Os ricos impulsionaram o aumento dos preços dos imóveis e os regulamentos de empréstimos pós-crise excluíram aqueles que não satisfazem os requisitos para obtenção de crédito. Em 2007, a pontuação média de crédito do proponente nos EUA era de cerca de 700 (uma média decente), mas em 2021 aproximou-se de 800 (bastante alta). As famílias com mais recursos podem suportar mais facilmente as despesas relacionadas com a hipoteca. No entanto, muitos também beneficiaram no passado de taxas de juro baixas. De 2011 a 2021, a percentagem de créditos de taxa variável na UE caiu de 40% para menos de 15%. Isso significa que menos famílias tiveram que vender ou redimensionar o tamanho das suas casas do que em crises anteriores.

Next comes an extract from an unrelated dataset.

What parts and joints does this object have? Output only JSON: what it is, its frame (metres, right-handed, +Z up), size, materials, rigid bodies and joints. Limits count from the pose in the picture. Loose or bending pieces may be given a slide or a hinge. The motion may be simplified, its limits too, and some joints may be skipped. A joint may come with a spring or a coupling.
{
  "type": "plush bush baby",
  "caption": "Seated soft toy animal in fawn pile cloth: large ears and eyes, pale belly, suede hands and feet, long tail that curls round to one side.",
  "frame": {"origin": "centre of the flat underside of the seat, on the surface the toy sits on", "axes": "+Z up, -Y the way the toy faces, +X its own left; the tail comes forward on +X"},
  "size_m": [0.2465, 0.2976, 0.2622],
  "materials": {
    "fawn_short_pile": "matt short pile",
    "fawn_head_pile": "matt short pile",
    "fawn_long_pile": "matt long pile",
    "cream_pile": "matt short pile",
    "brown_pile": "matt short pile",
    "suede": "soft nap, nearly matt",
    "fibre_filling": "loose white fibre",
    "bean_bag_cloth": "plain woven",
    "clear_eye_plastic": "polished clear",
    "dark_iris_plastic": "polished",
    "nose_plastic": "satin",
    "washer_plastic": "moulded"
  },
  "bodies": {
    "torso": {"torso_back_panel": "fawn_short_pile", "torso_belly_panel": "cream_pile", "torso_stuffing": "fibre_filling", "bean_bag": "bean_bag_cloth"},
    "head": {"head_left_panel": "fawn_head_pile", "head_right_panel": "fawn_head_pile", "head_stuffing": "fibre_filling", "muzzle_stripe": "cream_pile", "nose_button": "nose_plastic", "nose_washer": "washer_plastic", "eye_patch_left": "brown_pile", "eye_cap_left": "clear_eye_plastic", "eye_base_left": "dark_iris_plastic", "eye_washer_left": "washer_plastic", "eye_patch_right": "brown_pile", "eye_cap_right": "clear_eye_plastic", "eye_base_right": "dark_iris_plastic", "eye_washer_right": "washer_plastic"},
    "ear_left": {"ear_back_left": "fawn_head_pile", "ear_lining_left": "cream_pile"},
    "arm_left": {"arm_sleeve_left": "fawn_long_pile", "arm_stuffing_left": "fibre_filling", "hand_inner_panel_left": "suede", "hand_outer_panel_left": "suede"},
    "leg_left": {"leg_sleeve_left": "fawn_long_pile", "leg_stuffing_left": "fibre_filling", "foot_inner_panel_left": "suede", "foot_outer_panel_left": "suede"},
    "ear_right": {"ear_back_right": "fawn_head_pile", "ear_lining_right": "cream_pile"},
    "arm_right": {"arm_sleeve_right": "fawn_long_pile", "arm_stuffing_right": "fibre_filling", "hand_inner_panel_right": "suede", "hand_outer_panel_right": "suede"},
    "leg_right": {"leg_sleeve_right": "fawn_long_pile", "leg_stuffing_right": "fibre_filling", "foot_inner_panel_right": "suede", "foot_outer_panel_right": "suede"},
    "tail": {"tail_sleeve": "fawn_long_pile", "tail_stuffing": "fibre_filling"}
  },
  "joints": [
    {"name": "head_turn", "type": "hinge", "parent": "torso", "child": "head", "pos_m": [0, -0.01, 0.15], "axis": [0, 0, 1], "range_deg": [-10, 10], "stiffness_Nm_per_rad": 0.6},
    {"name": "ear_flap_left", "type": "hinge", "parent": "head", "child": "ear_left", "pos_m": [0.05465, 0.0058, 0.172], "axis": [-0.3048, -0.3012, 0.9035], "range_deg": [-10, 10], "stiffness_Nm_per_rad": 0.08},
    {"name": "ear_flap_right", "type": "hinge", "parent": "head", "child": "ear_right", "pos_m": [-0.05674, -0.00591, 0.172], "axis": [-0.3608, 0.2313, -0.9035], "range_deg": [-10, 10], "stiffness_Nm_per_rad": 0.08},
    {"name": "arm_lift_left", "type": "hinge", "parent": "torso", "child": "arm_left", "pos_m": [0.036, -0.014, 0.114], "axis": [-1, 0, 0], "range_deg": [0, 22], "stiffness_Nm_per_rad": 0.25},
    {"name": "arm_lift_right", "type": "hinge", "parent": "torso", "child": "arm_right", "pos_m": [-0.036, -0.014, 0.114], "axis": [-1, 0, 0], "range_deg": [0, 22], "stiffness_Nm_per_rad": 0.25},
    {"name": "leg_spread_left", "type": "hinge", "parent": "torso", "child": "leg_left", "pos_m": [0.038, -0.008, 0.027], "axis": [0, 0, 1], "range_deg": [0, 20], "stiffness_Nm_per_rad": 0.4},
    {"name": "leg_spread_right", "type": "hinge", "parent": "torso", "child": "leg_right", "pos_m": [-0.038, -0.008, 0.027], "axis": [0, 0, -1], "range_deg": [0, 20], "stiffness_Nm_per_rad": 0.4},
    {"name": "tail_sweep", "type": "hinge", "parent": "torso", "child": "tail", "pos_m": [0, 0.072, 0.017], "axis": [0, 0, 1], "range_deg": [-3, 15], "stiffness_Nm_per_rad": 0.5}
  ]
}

Durante o período da pandemia, muitas famílias portuguesas reduziram significativamente o consumo, gerando uma enorme poupança. Isto ajudou a protegê-los do risco do aumento das taxas de juro. De acordo com análises recentes realizadas pela Goldman Sachs, existe uma correlação positiva entre o excesso de poupança e a capacidade de as casas manterem o seu valor e isto transversalmente em todos os países em que aconteceu este fenómeno. No Canadá, o acumular da poupança durante a pandemia manteve os preços das casas estáveis. Por outro lado, em países como a Suécia, onde a acumulação de poupança foi menor, o mercado imobiliário foi mais fraco. O último fator que afeta o preço das casas está relacionado com a preferência das pessoas.
Segundo relatórios publicados pelo Banco de Inglaterra, a mudança de desejos das pessoas durante a pandemia – como exemplo precisarem de um espaço para “home office” em casa, ou uma casa com jardim em vez de um apartamento – representa 50% do crescimento dos preços das casas no Reino Unido. Em muitos países, incluindo a Austrália, a dimensão média das famílias diminuiu, demostrando que as pessoas preferem não compartilhar o mesmo espaço habitacional. Além disso, num período inflacionista, muitos preferem investir em ativos físicos (propriedades, infra-estruturas e terrenos agrícolas) que mantenham o seu valor. Tudo isto pode levar a uma procura contínua por casas, limitando a possibilidade de queda nos preços.
É possível que a quebra do mercado imobiliário seja apenas um evento adiado? Esta possibilidade não pode ser excluída. De facto, alguma quebras nos preços das casas no passado foram mais graduais e menos abruptas, como a que ocorreu no final do século XIX. Além disso, os bancos centrais estão a aumentar as taxas de juro e podem decidir mantê-las altas, a fim de conter o aumento do custo do dinheiro. Isto pode fazer com que os proprietários se sintam mais pobres, levando-os a cortar gastos e ajudar a reduzir a inflação. Todavia, existem razões válidas para acreditar que o pior já passou. Depois de atingir o fundo do poço no ano passado, a confiança do consumidor nos países mais desenvolvidos está a recuperar. Em média, as famílias continuam a poupar, apesar da difícil situação económica. Além disso, a escassez estrutural de habitações faz com que haja sempre um comprador, quando outro qualquer não a consiga adquirir. No final, parece que o boom imobiliário terminou com um lamento em vez de um grito.